築城年代は定かではないが乳井氏によって築かれたと云われる。 乳井氏は熊野系の修験寺福王寺の別当でこの辺りにかなりの領地を持っていたとされる。
永禄8年(1565年)乳井玄蕃は大光寺城主滝本播磨重行によって暗殺された。玄蕃の子乳井大隅守建清は若年で仇を討つことができず苦心していたが、元亀2年(1571年)大浦為信が決起して津軽を席巻すると、乳井氏はこれに従って戦功を挙げ、天正3年(1575年)には父の仇である滝本重行の籠もる大光寺城も落城し、乳井建清が大光寺城主となった。

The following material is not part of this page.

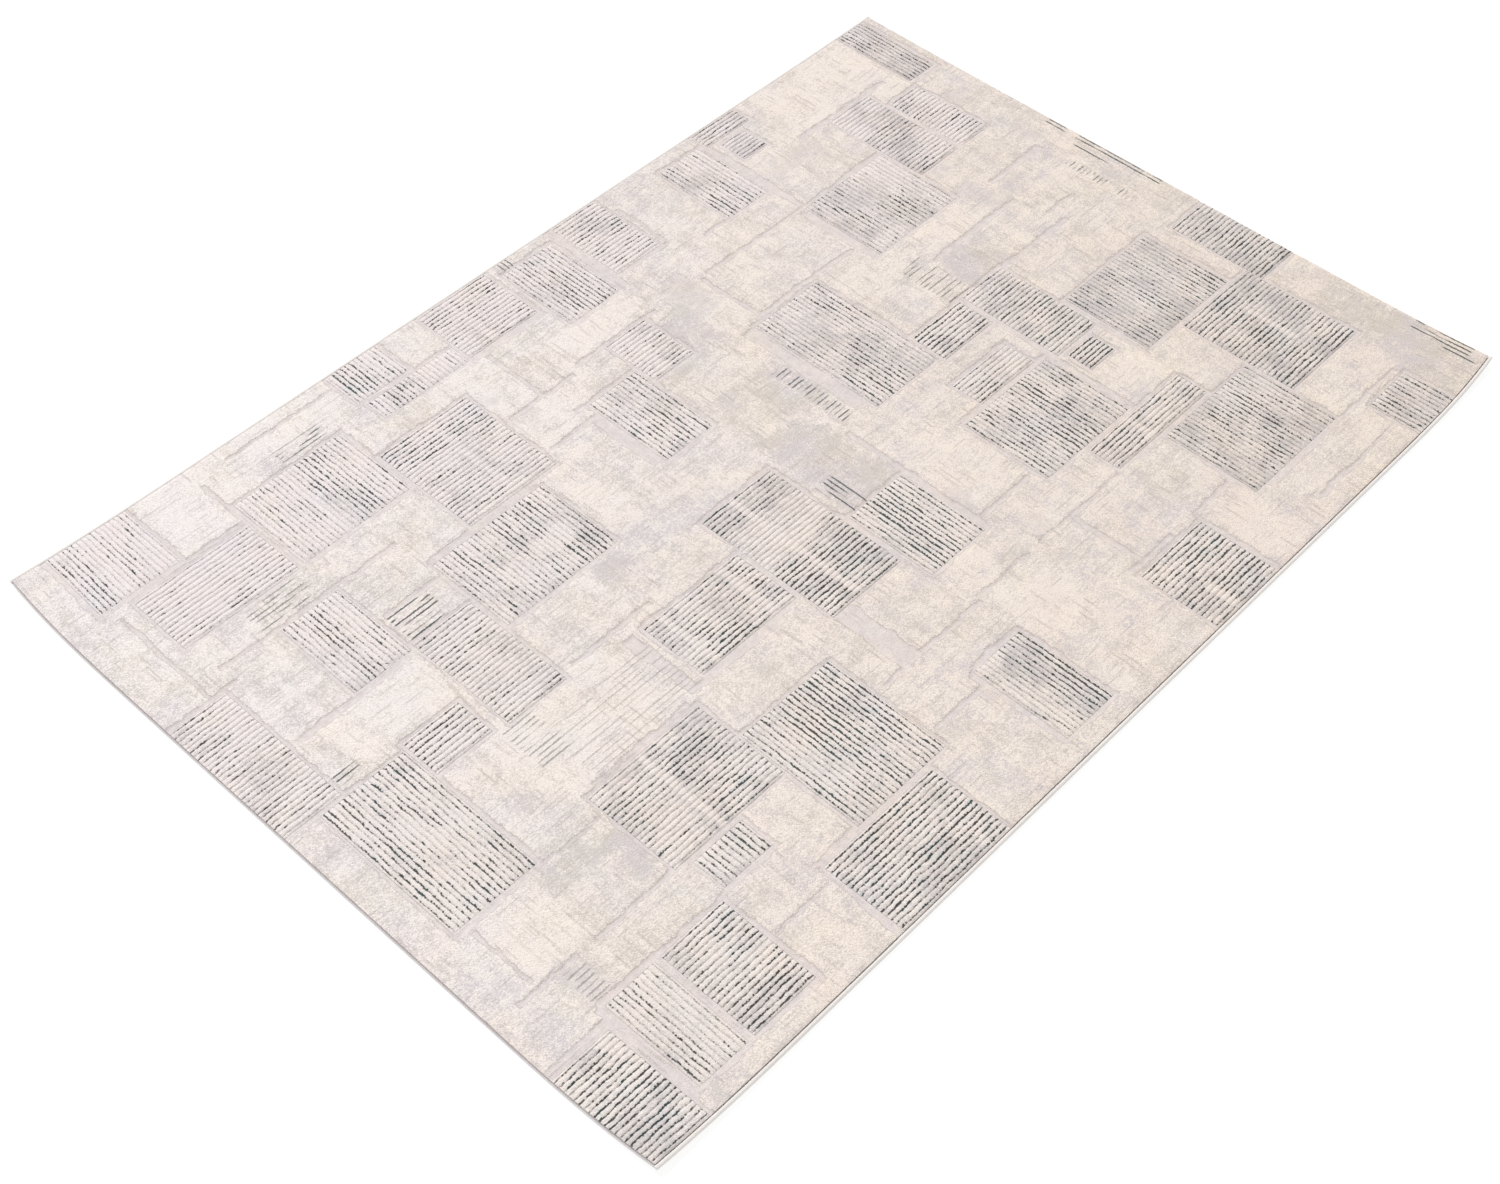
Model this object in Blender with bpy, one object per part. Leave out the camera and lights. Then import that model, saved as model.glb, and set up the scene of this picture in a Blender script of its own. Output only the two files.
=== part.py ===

天正7年(1579年)南部に逃れていた滝本重行は、比山六郎・七郎兄弟・北畠顕則らと津軽に侵攻し、乳井茶臼館とともに南部勢に奪われたが、その後津軽勢の反撃によって六郎は討死、他の諸将敗走したという。
乳井城は乳井茶臼館・乳井古館などのある丘陵から北へ伸びた低い丘陵の先端に築かれていた。 明治20年に館跡を東西に分断するように県道19号線が建設され、その後の開発によって遺構は消滅した。以前は東西二郭で南側に二条の空堀が残っていたという。